While cyber security is suitable for protecting data, networks and IT systems from cyber attacks and thus reducing the risk of becoming a victim of an attack, resilience is not limited to risk minimization: it also provides measures, processes and methods to ensure operations during an attack or to resume operations quickly after an attack. It therefore ensures a high level of resilience and robustness of the entire organization and IT infrastructure. Resilience programs therefore require holistic thinking and fast, agile action in the event of attacks.

Only 36 percent of companies are highly resilient

However, according to a study by Greenbone Networks in cooperation with the market research institute Frost & Sullivan, only 36 percent of companies in the world’s five largest economies (Germany, China, Great Britain, USA, Japan) have achieved a high level of cyber resilience. The USA performs best: Here, 50 percent of the companies surveyed are already highly resilient. Europe is still lagging behind at 36 percent. Japan brings up the rear with 22 percent.

In an industry comparison across all countries, financial and telecommunications companies (46 percent) are best equipped against cyber attacks, followed by the water (36 percent), health (34 percent) and energy (32 percent) sectors. Transport companies see themselves in the worst position. Only 22 percent of them achieved a high level of resilience.

What distinguishes highly resilient companies and what can organizations do to become more resilient to cyber attacks themselves?

Awareness training: With the help of training, resilient companies prepare themselves in a targeted manner. In the event of a cyber incident, they are able to quickly implement new processes or adapt existing ones to close security gaps and recover quickly from attacks.
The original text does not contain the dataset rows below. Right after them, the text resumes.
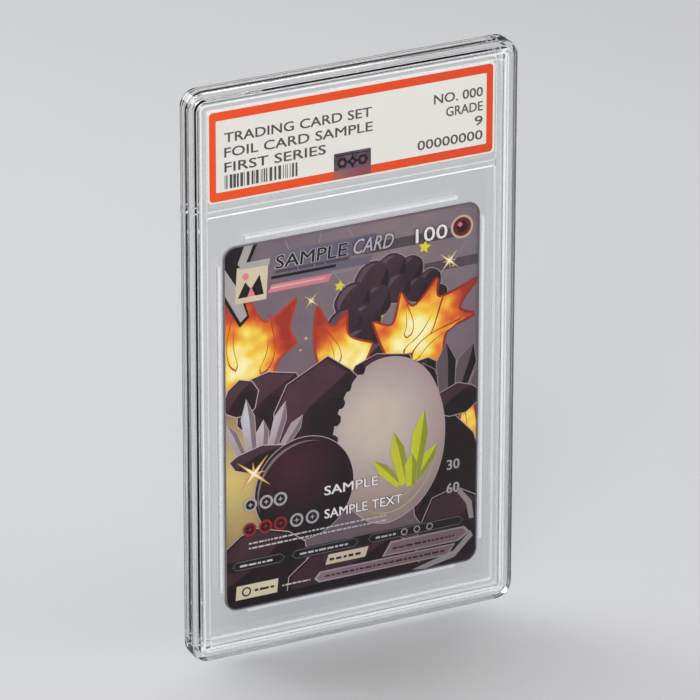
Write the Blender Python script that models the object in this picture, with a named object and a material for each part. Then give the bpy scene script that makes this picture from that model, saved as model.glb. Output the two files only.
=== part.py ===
"""Graded card slab: two clear moulded shells, welded round their rim, that seal in a card and its label.

The slab stands on its bottom edge: +X runs across the card, +Z up it, and the face that shows the card
looks along -Y. The origin is the middle of the bottom edge. Sizes are in millimetres until they are
placed, and MM turns them into metres.

Each shell is a loft of rounded-rectangle rings. A ring is (inset, height): inset is measured inwards
from the slab's outer edge, and height outwards from the plane where the two shells meet.
"""

import math

import bmesh
import bpy
from mathutils import Vector

MM = 0.001

# The slab's outside.
SLAB_WIDTH = 80.2
SLAB_HEIGHT = 136.0
CORNER_RADIUS = 4.0
LEAST_RADIUS = 0.6
FACE_LEVEL = 2.30
RIM_LEVEL = 3.00
EDGE_ROUND = 0.45
EDGE_ROUND_STEPS = 3
CORNER_STEPS = 8

# The raised rim, which lets slabs stack: insets of its feet and of its flat top.
RIM_OUTER_FOOT = 1.35
RIM_OUTER_TOP = 1.65
RIM_INNER_TOP = 3.85
RIM_INNER_FOOT = 4.25
RIM_GROOVE = 2.70
RIM_GROOVE_HALF = 0.18
RIM_GROOVE_DEPTH = 0.14

# The welded joint: a tongue on the front shell, a groove in the back shell and the weld in the groove.
PART_GAP = 0.03
JOINT_INSET = 2.45
TONGUE_WIDTH = 0.60
TONGUE_HEIGHT = 0.50
GROOVE_WIDTH = 1.00
GROOVE_DEPTH = 0.90
WELD_GAP = 0.03

# The two chambers, which a bar across the slab parts.
CHAMBER_INSET = 4.60
CHAMBER_RADIUS = 0.8
BAR_CENTRE = 106.9
BAR_HEIGHT = 1.30
CARD_CHAMBER_LEVEL = 0.45
LABEL_CHAMBER_LEVEL = 0.19

# The card, the well of four ribs that locates it and the room it has there.
CARD_WIDTH = 63.0
CARD_HEIGHT = 88.0
CARD_RADIUS = 3.0
WELL_CENTRE = 55.1
WELL_SIDE_ROOM = 0.5
WELL_END_ROOM = 0.6
CARD_REST_GAP = 0.1
RIB_THICKNESS = 0.8
RIB_TOP_LENGTH = 52.4
RIB_SIDE_LENGTH = 79.0
RIB_REACH = 0.30
RIB_ROOT = 0.6

# The card's layers, from its face to its back, and the clearance between two of them.
FOIL_THICKNESS = 0.02
PLY_THICKNESS = 0.13
CORE_THICKNESS = 0.04
LAYER_GAP = 0.01

# The label, which its chamber pinches, and its security patch.
LABEL_WIDTH = 70.0
LABEL_HEIGHT = 21.7
LABEL_RADIUS = 1.1
LABEL_THICKNESS = 0.28
LABEL_CENTRE = 120.15
PATCH_WIDTH = 9.0
PATCH_HEIGHT = 6.0
PATCH_RADIUS = 0.3
PATCH_THICKNESS = 0.04
PATCH_MARGIN = 0.6

# Smooth shading stops at edges sharper than this.
SHARP_ANGLE = math.radians(30)

FRONT, BACK = -1, 1


def clear_scene():
    for old in list(bpy.data.objects):
        bpy.data.objects.remove(old)


def material(name, colour, roughness, metallic=0.0, alpha=1.0):
    made = bpy.data.materials.new(name)
    made.use_nodes = True
    shader = made.node_tree.nodes["Principled BSDF"]
    shader.inputs["Base Color"].default_value = (*colour, 1.0)
    shader.inputs["Roughness"].default_value = roughness
    shader.inputs["Metallic"].default_value = metallic
    shader.inputs["Alpha"].default_value = alpha
    return made


def rounded_rectangle(half_width, half_height, radius):
    """Points (x, z) round a rectangle's outline, anticlockwise, with an arc at each corner."""
    points = []
    for quarter, (side, end) in enumerate(((1, 1), (-1, 1), (-1, -1), (1, -1))):
        centre_x = side * (half_width - radius)
        centre_z = end * (half_height - radius)
        for step in range(CORNER_STEPS + 1):
            angle = math.radians(90) * (quarter + step / CORNER_STEPS)
            x = centre_x + radius * math.cos(angle)
            z = centre_z + radius * math.sin(angle)
            points.append((x, z))
    return points


def slab_ring(inset):
    """The slab's outline, moved inwards by inset."""
    radius = max(CORNER_RADIUS - inset, LEAST_RADIUS)
    return rounded_rectangle(SLAB_WIDTH / 2 - inset, SLAB_HEIGHT / 2 - inset, radius)


def loft(name, rings, closed=False):
    """A mesh through rings of (points, y): capped at both ends, or joined end to start when closed."""
    mesh = bpy.data.meshes.new(name)
    work = bmesh.new()
    loops = [[work.verts.new((x * MM, y * MM, z * MM)) for x, z in points] for points, y in rings]
    following = loops[1:] + loops[:1] if closed else loops[1:]
    for first, second in zip(loops, following):
        for at in range(len(first)):
            work.faces.new((first[at - 1], first[at], second[at], second[at - 1]))
    if not closed:
        work.faces.new(loops[0])
        work.faces.new(loops[-1])
    bmesh.ops.recalc_face_normals(work, faces=work.faces)
    work.to_mesh(mesh)
    work.free()
    return mesh


def add_object(name, mesh, place, surface=None, parent=None):
    made = bpy.data.objects.new(name, mesh)
    bpy.context.scene.collection.objects.link(made)
    made.location = Vector(place) * MM
    made.parent = parent
    if surface:
        mesh.materials.append(surface)
        mesh.shade_smooth()
        mesh.set_sharp_from_angle(angle=SHARP_ANGLE)
    return made


def plate(name, size, radius, thickness):
    """A flat plate of (width, height) with rounded corners, centred on its own origin."""
    points = rounded_rectangle(size[0] / 2, size[1] / 2, radius)
    return loft(name, [(points, -thickness / 2), (points, thickness / 2)])


def boolean(target, tool, operation):
    tool.hide_render = True
    tool.display_type = "WIRE"
    modifier = target.modifiers.new(f"{operation.lower()} {tool.name}", "BOOLEAN")
    modifier.operation = operation
    modifier.solver = "EXACT"
    modifier.object = tool


def outer_profile():
    """The rings from the window, over the rim and round the outer edge, to the meeting plane."""
    rings = [
        (RIM_INNER_FOOT, FACE_LEVEL),
        (RIM_INNER_TOP, RIM_LEVEL),
        (RIM_GROOVE + RIM_GROOVE_HALF, RIM_LEVEL),
        (RIM_GROOVE, RIM_LEVEL - RIM_GROOVE_DEPTH),
        (RIM_GROOVE - RIM_GROOVE_HALF, RIM_LEVEL),
        (RIM_OUTER_TOP, RIM_LEVEL),
        (RIM_OUTER_FOOT, FACE_LEVEL),
    ]
    for step in range(EDGE_ROUND_STEPS + 1):
        angle = math.radians(90) * step / EDGE_ROUND_STEPS
        inset = EDGE_ROUND * (1 - math.sin(angle))
        height = FACE_LEVEL - EDGE_ROUND * (1 - math.cos(angle))
        rings.append((inset, height))
    rings.append((0, PART_GAP / 2))
    return rings


def joint_profile(width, depth):
    """The rings of the joint: a tongue where depth is negative, a groove where it is positive."""
    plane = PART_GAP / 2
    return [
        (JOINT_INSET - width / 2, plane),
        (JOINT_INSET - width / 2, depth),
        (JOINT_INSET + width / 2, depth),
        (JOINT_INSET + width / 2, plane),
    ]


def shell(name, side, joint, surface):
    """One shell, with both chambers cut into its inner face. side is FRONT or BACK."""
    rings = [(slab_ring(inset), side * height) for inset, height in outer_profile() + joint]
    made = add_object(name, loft(name, rings), (0, 0, SLAB_HEIGHT / 2), surface)
    bar_low = BAR_CENTRE - BAR_HEIGHT / 2
    bar_high = BAR_CENTRE + BAR_HEIGHT / 2
    cut_chamber(made, side, "card_chamber", CHAMBER_INSET, bar_low, CARD_CHAMBER_LEVEL)
    cut_chamber(made, side, "label_chamber", bar_high, SLAB_HEIGHT - CHAMBER_INSET, LABEL_CHAMBER_LEVEL)
    return made


def cut_chamber(target, side, name, low, high, level):
    """Cuts a pocket from height low to height high, as deep as level, into a shell's inner face."""
    size = (SLAB_WIDTH - 2 * CHAMBER_INSET, high - low)
    overshoot = 1.0
    mesh = plate(name, size, CHAMBER_RADIUS, level + overshoot)
    place = (0, side * (level - overshoot) / 2, (low + high) / 2)
    cutter = add_object(f"{name}_cutter_of_{target.name}", mesh, place)
    boolean(target, cutter, "DIFFERENCE")


def add_ribs(target):
    """The four ribs of the card's well, which stop short of its corners."""
    low = -RIB_REACH
    high = CARD_CHAMBER_LEVEL + RIB_ROOT
    side_at = CARD_WIDTH / 2 + WELL_SIDE_ROOM + RIB_THICKNESS / 2
    end_at = CARD_HEIGHT / 2 + WELL_END_ROOM + RIB_THICKNESS / 2
    ribs = {
        "left": ((RIB_THICKNESS, RIB_SIDE_LENGTH), (-side_at, 0)),
        "right": ((RIB_THICKNESS, RIB_SIDE_LENGTH), (side_at, 0)),
        "top": ((RIB_TOP_LENGTH, RIB_THICKNESS), (0, end_at)),
        "bottom": ((RIB_TOP_LENGTH, RIB_THICKNESS), (0, -end_at)),
    }
    for name, (size, (x, z)) in ribs.items():
        mesh = plate(f"{name}_rib", size, RIB_THICKNESS / 4, high - low)
        rib = add_object(f"{name}_rib", mesh, (x, (low + high) / 2, WELL_CENTRE + z))
        boolean(target, rib, "UNION")


def weld_seam(surface):
    """The ring of re-set plastic that fills the bottom of the groove and holds the tongue."""
    half = GROOVE_WIDTH / 2 - WELD_GAP
    near = TONGUE_HEIGHT + WELD_GAP
    far = GROOVE_DEPTH - WELD_GAP
    section = [(-half, near), (-half, far), (half, far), (half, near)]
    rings = [(slab_ring(JOINT_INSET + across), depth) for across, depth in section]
    return add_object("weld_seam", loft("weld_seam", rings, True), (0, 0, SLAB_HEIGHT / 2), surface)



def card_layers(surfaces):
    """The card's four layers, under one empty that lies on the line the card slides along."""
    well_floor = WELL_CENTRE - CARD_HEIGHT / 2 - WELL_END_ROOM
    centre = well_floor + CARD_REST_GAP + CARD_HEIGHT / 2
    slide_line = bpy.data.objects.new("card_slide_line", None)
    bpy.context.scene.collection.objects.link(slide_line)
    slide_line.location = (0, 0, centre * MM)
    layers = (
        ("card_foil_film", FOIL_THICKNESS),
        ("card_front_ply", PLY_THICKNESS),
        ("card_core", CORE_THICKNESS),
        ("card_back_ply", PLY_THICKNESS),
    )
    stack = sum(thickness for _, thickness in layers) + LAYER_GAP * (len(layers) - 1)
    near = -stack / 2
    for name, thickness in layers:
        mesh = plate(name, (CARD_WIDTH, CARD_HEIGHT), CARD_RADIUS, thickness)
        add_object(name, mesh, (0, near + thickness / 2, 0), surfaces[name], slide_line)
        near += thickness + LAYER_GAP


def label_and_patch(paper, foil):
    """The label and, on its face, the patch; together they lie midway between the two shells."""
    stack = PATCH_THICKNESS + LAYER_GAP + LABEL_THICKNESS
    patch_at = (PATCH_THICKNESS - stack) / 2
    stock_at = (stack - LABEL_THICKNESS) / 2
    patch_height = LABEL_CENTRE - LABEL_HEIGHT / 2 + PATCH_MARGIN + PATCH_HEIGHT / 2
    patch = plate("label_hologram", (PATCH_WIDTH, PATCH_HEIGHT), PATCH_RADIUS, PATCH_THICKNESS)
    add_object("label_hologram", patch, (0, patch_at, patch_height), foil)
    stock = plate("label_stock", (LABEL_WIDTH, LABEL_HEIGHT), LABEL_RADIUS, LABEL_THICKNESS)
    add_object("label_stock", stock, (0, stock_at, LABEL_CENTRE), paper)


def main():
    clear_scene()
    clear = material("clear_polystyrene", (0.93, 0.95, 0.95), 0.05, alpha=0.35)
    frosted = material("frosted_weld", (0.82, 0.84, 0.85), 0.6)
    paper = material("label_paper", (0.88, 0.86, 0.80), 0.7)
    foil = material("security_foil", (0.42, 0.38, 0.44), 0.3, metallic=1.0)
    card_surfaces = {
        "card_foil_film": material("card_foil", (0.30, 0.22, 0.26), 0.3),
        "card_front_ply": material("card_front_paper", (0.85, 0.83, 0.78), 0.7),
        "card_core": material("card_core_glue", (0.08, 0.08, 0.10), 0.8),
        "card_back_ply": material("card_back_paper", (0.10, 0.14, 0.36), 0.5),
    }
    plane = PART_GAP / 2
    shell("front_shell", FRONT, joint_profile(TONGUE_WIDTH, plane - TONGUE_HEIGHT), clear)
    back = shell("back_shell", BACK, joint_profile(GROOVE_WIDTH, GROOVE_DEPTH), clear)
    add_ribs(back)
    weld_seam(frosted)
    card_layers(card_surfaces)
    label_and_patch(paper, foil)


main()
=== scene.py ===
"""The looks of the graded card slab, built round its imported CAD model.

Lengths are millimetres until a mesh is made, and MM turns them into metres. A ring is an outline inset
from the slab's outer edge, at a level counted outwards from the plane where the two shells meet. A print
is drawn from the top left of its sheet, x to the right as it is read and y down.
"""

import math
import random

import bmesh
import bpy
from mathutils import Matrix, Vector
from mathutils.geometry import delaunay_2d_cdt


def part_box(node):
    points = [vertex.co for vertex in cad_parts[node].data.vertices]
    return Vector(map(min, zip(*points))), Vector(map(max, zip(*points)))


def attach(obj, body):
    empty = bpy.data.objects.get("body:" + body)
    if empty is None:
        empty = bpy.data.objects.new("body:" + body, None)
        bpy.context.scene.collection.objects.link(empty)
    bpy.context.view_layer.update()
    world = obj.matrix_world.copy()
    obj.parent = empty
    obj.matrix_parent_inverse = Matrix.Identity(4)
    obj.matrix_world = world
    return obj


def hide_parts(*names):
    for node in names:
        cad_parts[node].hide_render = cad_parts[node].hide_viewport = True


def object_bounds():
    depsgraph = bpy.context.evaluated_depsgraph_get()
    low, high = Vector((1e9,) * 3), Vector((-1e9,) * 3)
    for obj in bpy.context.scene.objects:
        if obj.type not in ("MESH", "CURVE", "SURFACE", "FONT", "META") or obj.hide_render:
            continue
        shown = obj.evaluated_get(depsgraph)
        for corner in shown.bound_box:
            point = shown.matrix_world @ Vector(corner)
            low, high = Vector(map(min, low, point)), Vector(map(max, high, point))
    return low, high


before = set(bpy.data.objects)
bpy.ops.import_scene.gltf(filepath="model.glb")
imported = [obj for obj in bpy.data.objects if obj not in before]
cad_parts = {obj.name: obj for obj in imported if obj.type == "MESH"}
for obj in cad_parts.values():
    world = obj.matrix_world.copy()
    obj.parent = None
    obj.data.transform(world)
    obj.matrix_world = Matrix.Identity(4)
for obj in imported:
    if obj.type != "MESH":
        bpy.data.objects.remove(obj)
CAD_LOW, CAD_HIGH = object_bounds()

MM = 0.001
FRONT, BACK = -1, 1
TINY = 1e-6

# The slab. PLANE is half the gap between the two shells.
SLAB_WIDTH = (CAD_HIGH.x - CAD_LOW.x) / MM
SLAB_HEIGHT = (CAD_HIGH.z - CAD_LOW.z) / MM
MIDDLE = SLAB_HEIGHT / 2
RIM_LEVEL = CAD_HIGH.y / MM
FACE_LEVEL = RIM_LEVEL - 0.70
PLANE = 0.015

# Outlines.
CORNER_RADIUS = 4.0
LEAST_RADIUS = 0.8
CORNER_STEPS = 18
SHARP_ANGLE = math.radians(35)

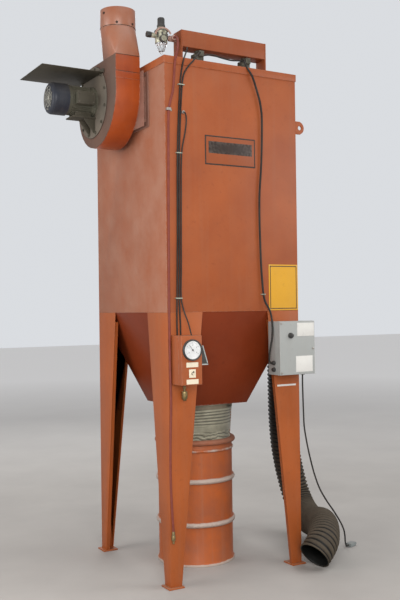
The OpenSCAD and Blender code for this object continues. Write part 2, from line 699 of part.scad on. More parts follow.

Identify vulnerabilities: 93 percent of highly resilient organizations are able to do this, but only 41 percent of those with low resilience. In this discipline, the study found the biggest difference between high and low cyber resilience. Only if an organization is aware of its weaknesses – whether technical or organizational – can it eliminate them and reduce its attack surface. 94 percent of highly resilient companies say they are very good at this, in contrast to only 43 percent of those with low resilience.

Agility of an organization to respond quickly to emerging threats and attacks: 96 percent of highly resilient organizations are also able to mitigate the impact of a cyber attack on critical business processes. What also sets them apart from organizations with low resilience is that they have aligned their cyber security architecture with their business processes.

Clear responsibilities and processes: They make it possible to quickly mobilize the right people in an emergency and to fend off attacks before major damage occurs. As a best practice, for example, it has emerged that the owner of a digital asset should also be responsible for its security. This is the case in 95 percent of highly resilient companies. Owner can be a single person as well as a department.

Support from external service providers: 97 percent of respondents seek external help in choosing the right technology.

Awareness for resilience

You could also say that cyber resilience is the future of IT security. It’s not just about taking technical and organizational measures to prevent cyber incidents. Because this can never be completely successful anyway. Rather, the goal is to remain operational and minimize damage even in the event of a successful attack. Cyber resilience takes the approach of creating security from the business processes instead of building a protective wall around them.